In designing the exchange system, since the federal government couldn't force states to create them, these Obamacare authors created subsidies to lure states into making their own exchanges. The amount of subsidy varies with income and family size. For people at the Federal Poverty Level (FPL), the subsidy covers most of the cost of the insurance. The subsidies gradually taper off until four times the FPL, when there is a big jump in premiums.
The exchange subsidies, called "premium tax credits," are available to Congressional staff if they qualify by income. The President's bribe, on the other hand, is for the Federal Employees Health Benefit Program (FEHBP) to pay 75% of their premiums whether they qualify for the exchange tax credits or not. It could amount to thousands of dollars per year in compensation they are not supposed to get.
According to this calculator, a typical single, childless staffer would pay about $200 per month in insurance premiums, after about $500 per year Obamacare subsidy.

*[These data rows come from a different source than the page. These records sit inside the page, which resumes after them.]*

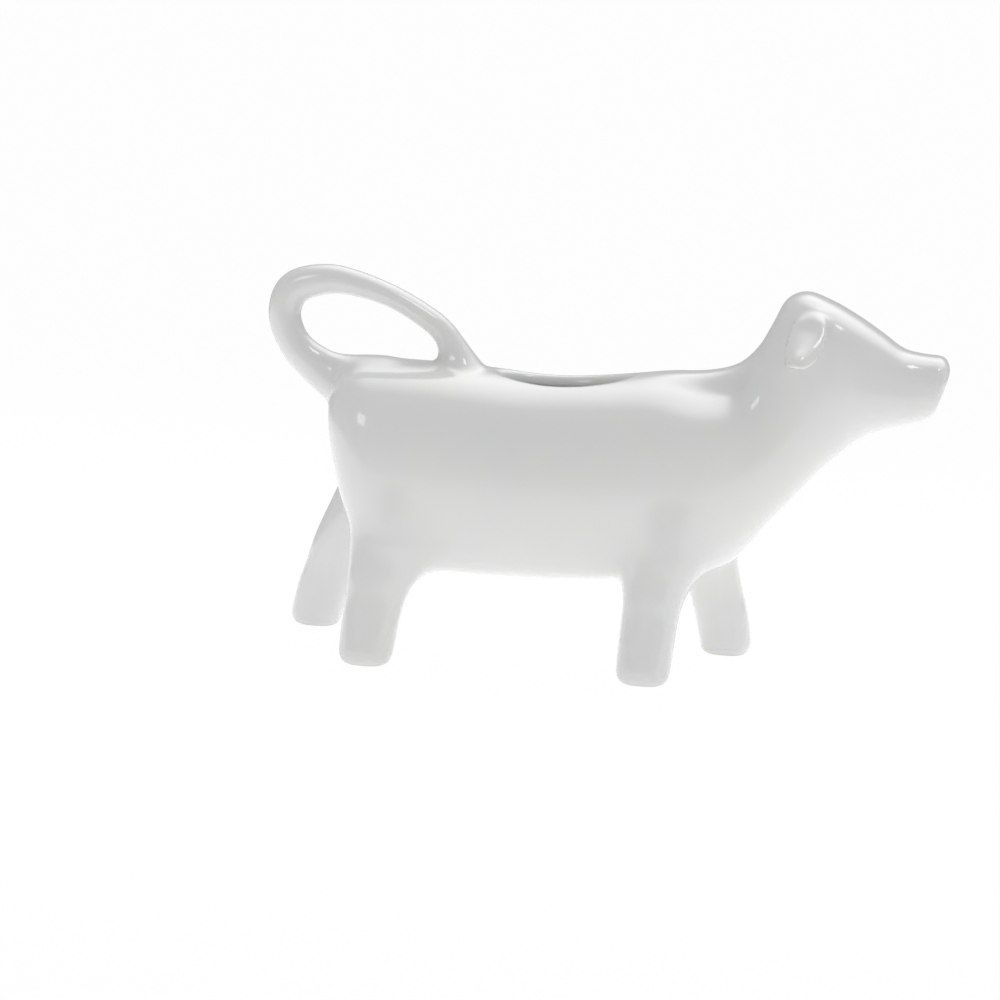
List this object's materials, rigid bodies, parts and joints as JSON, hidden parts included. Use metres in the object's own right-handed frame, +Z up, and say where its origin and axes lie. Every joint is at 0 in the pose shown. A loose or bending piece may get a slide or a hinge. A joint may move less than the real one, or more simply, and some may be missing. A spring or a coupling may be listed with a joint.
{
  "type": "cow creamer",
  "caption": "Small pouring jug shaped as a walking cow: filled through an oval hole in the back, held by the curled tail, pouring from the open mouth.",
  "frame": {"origin": "middle of the box around the cow, on the surface that its four feet stand on", "axes": "+X from the tail towards the nose, +Y to the cow's left, +Z up"},
  "size_m": [0.1344, 0.046, 0.0765],
  "materials": {
    "white_glaze": "gloss white glaze, soles of the feet unglazed"
  },
  "bodies": {
    "root": {"body_shell": "white_glaze", "head_spout": "white_glaze", "ear_left": "white_glaze", "ear_right": "white_glaze", "tail_handle": "white_glaze", "leg_front_left": "white_glaze", "leg_front_right": "white_glaze", "leg_rear_left": "white_glaze", "leg_rear_right": "white_glaze"}
  },
  "joints": []
}
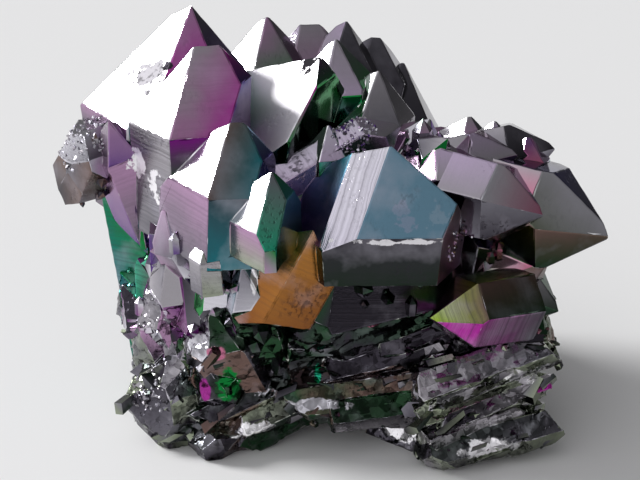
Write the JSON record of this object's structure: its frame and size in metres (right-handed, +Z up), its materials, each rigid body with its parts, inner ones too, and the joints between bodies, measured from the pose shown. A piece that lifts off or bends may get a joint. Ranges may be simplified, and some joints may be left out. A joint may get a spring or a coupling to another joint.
{
  "type": "titanium aura quartz",
  "caption": "Cluster of metal-coated quartz points grown together on broken crystals, with a flat cut underside to rest on.",
  "frame": {"origin": "a point of the flat cut underside, below the middle of the cluster", "axes": "+X to the right of the show side, +Y to the back, +Z up, square to the cut underside"},
  "size_m": [0.0775, 0.0474, 0.0591],
  "materials": {
    "coated_quartz": "mirror-bright metal film over quartz, silver grey with violet, teal, green and gold tints"
  },
  "bodies": {
    "root": {"aura_quartz": "coated_quartz"}
  },
  "joints": []
}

With the federal government picking up 75% of their health insurance under the President's bribe, each staffer would get about $2,250 more in overall compensation, with their insurance premiums dropping to about $60 per month.
What They Earn
The average Hill staffer earns about $30,000 per year, with many earning less than that. But at the time Obamacare was passed, over 2,000 House staffers were making six figures, and over a hundred were at or near the top allowed salary of $168,411, which is about what a member of Congress makes. Because they have been getting paid health insurance and are already near the statutory maximum, they will probably have to begin paying many thousands of dollars per year for their insurance.
To simplify all of this: Congress has to choose between accepting the bribe, voting itself and staff a pay raise (and changing compensation limits), or cutting back on staff positions.

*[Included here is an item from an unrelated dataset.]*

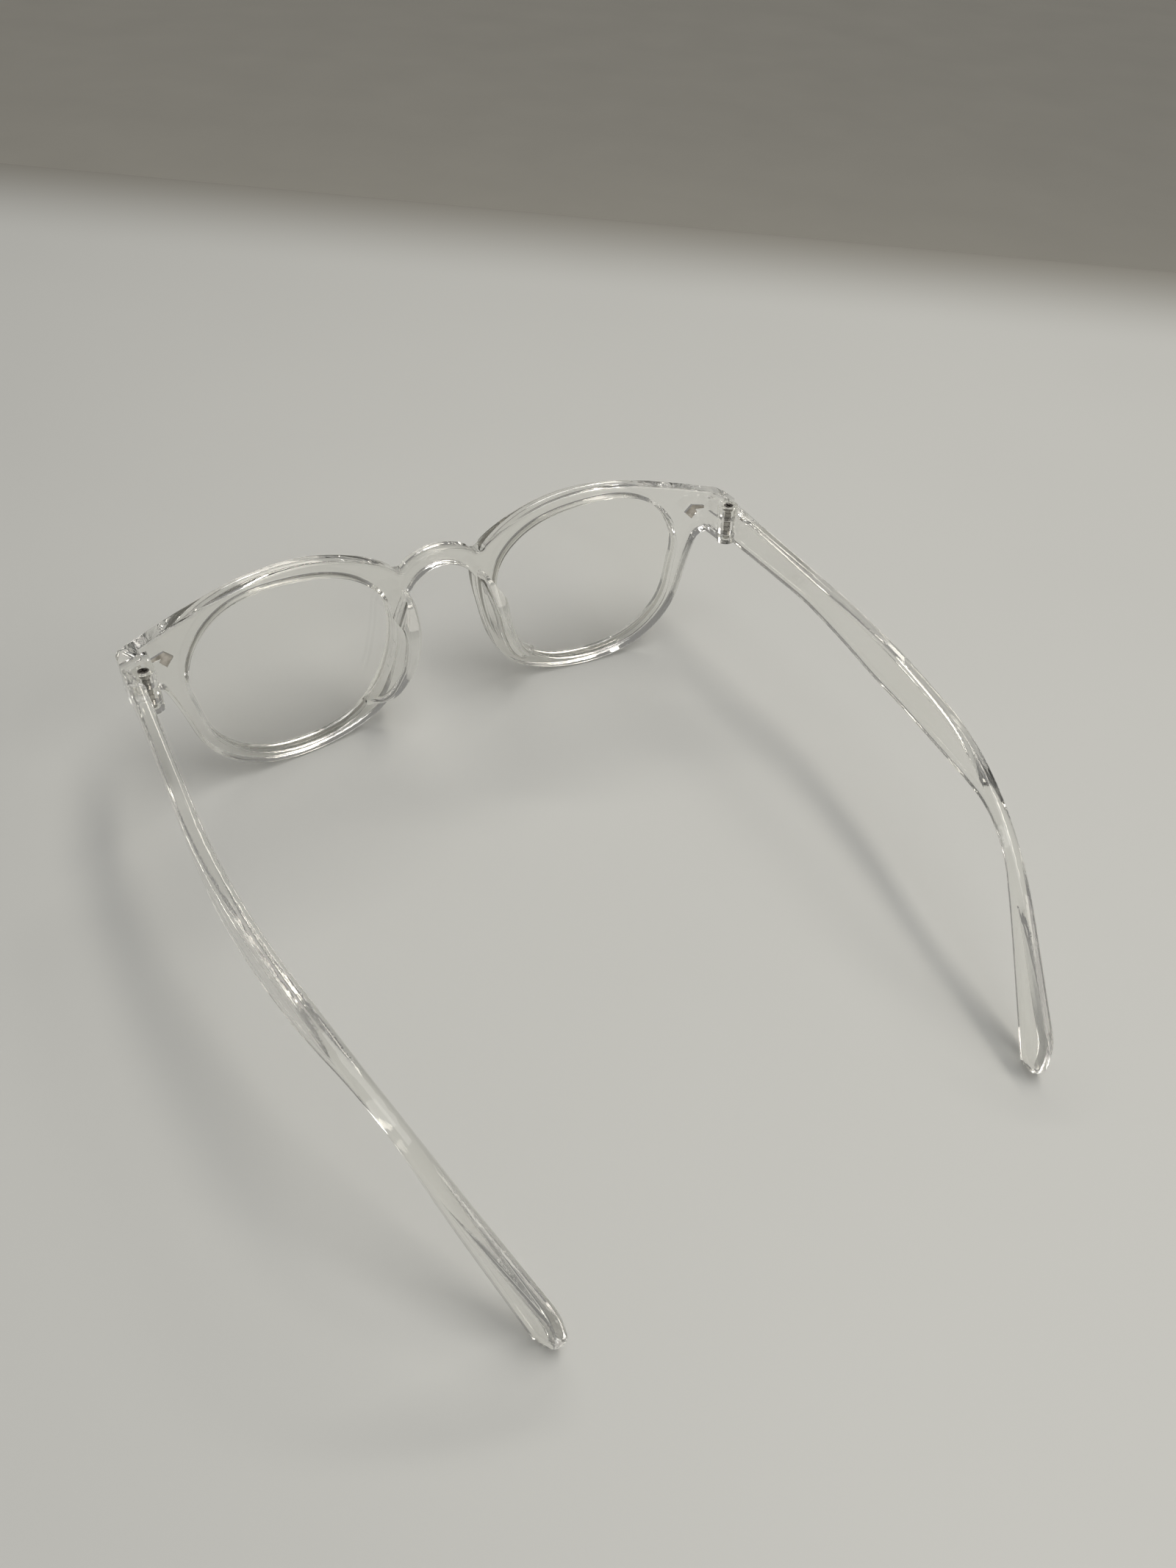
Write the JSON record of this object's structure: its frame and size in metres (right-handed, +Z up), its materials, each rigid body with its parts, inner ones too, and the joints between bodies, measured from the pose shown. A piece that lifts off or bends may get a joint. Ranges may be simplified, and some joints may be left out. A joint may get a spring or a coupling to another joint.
{
  "type": "eyeglasses",
  "caption": "Clear plastic eyeglasses with rounded-square lenses, a keyhole bridge, built-up nose pads, inlaid metal arrow plates and folding side arms on screws.",
  "frame": {"origin": "middle of the bounding box, on the surface that the glasses stand on", "axes": "+X to the wearer's left, -Y the way the wearer looks, +Z up with the temples open and the rims and temple tips standing on a surface"},
  "size_m": [0.1408, 0.1484, 0.0455],
  "materials": {
    "clear_front": "polished clear plastic, faintly warm",
    "clear_pad": "polished clear plastic, faintly warm",
    "clear_temple": "polished clear plastic, faintly warm",
    "lens": "clear optical plastic, polished",
    "arrow_metal": "satin silver-grey",
    "screw_steel": "satin steel"
  },
  "bodies": {
    "front": {"front_frame": "clear_front", "lens_left": "lens", "lens_right": "lens", "nose_pad_left": "clear_pad", "nose_pad_right": "clear_pad", "arrow_plate_left": "arrow_metal", "arrow_plate_right": "arrow_metal", "hinge_screw_left": "screw_steel", "hinge_screw_right": "screw_steel"},
    "temple_left": {"temple_left": "clear_temple"},
    "temple_right": {"temple_right": "clear_temple"}
  },
  "joints": [
    {"name": "temple_fold_left", "type": "hinge", "parent": "front", "child": "temple_left", "pos_m": [0.0658, -0.05665, 0.03127], "axis": [0, -0.0819, 0.9966], "range_deg": [0, 83]},
    {"name": "temple_fold_right", "type": "hinge", "parent": "front", "child": "temple_right", "pos_m": [-0.0658, -0.05665, 0.03127], "axis": [0, 0.0819, -0.9966], "range_deg": [0, 79]}
  ]
}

Congress could pay its members and employees more to cover their increased health costs, but that would be difficult for them politically. Not only would it be a pay increase, but the reason they claim to need one disrupts the cost-saving narrative that the pro-Obamacare forces want to tell.
This was all supposed to have happened in March, 2010, when the law was passed. Somehow it never took effect, and members Congress and their staffs have been collecting their federal health insurance, contrary to the plain meaning of the law.
Why Americans Are Mad
What sets this issue apart from the many other scandals is the confluence of the bad economy: a steady stream of layoff notices, insurance cutbacks, people being pushed to part time, and the other Obamacare changes, which are now affecting every part of the country. Combine that with congressional low approval and the growing sense, over the last several years, that there are two Americas: the cronies with their bailouts and sweetheart stimulus swindles -- and then of course the rest of us.
And then you dash that mix against the bedrock of America, the rule of law: that whatever else goes wrong, at least we know that the people who make the laws have to live with them. We thought Obamacare applied to everyone, which is part of its twisted appeal to its statist proponents. Everyone is beleaguered by the same hounds and forced into the same foxhole. What could be more fair?
This deal destroys that narrative. It takes the specific way in which Congress was restricted more by the law than the rest of us and turns it around completely -- Congress and their staff will receive the benefit of exchange-based insurance, (such as it is) plus they get what no one else does, a bailout. It's instantly clear that they got this benefit to win their support. That kind of obvious public corruption is unacceptable even to many of those who approve of the law.
That's where the 90% comes from. Congress will reap this whirlwind if they don't stop it now and cut off funding for this disastrous law.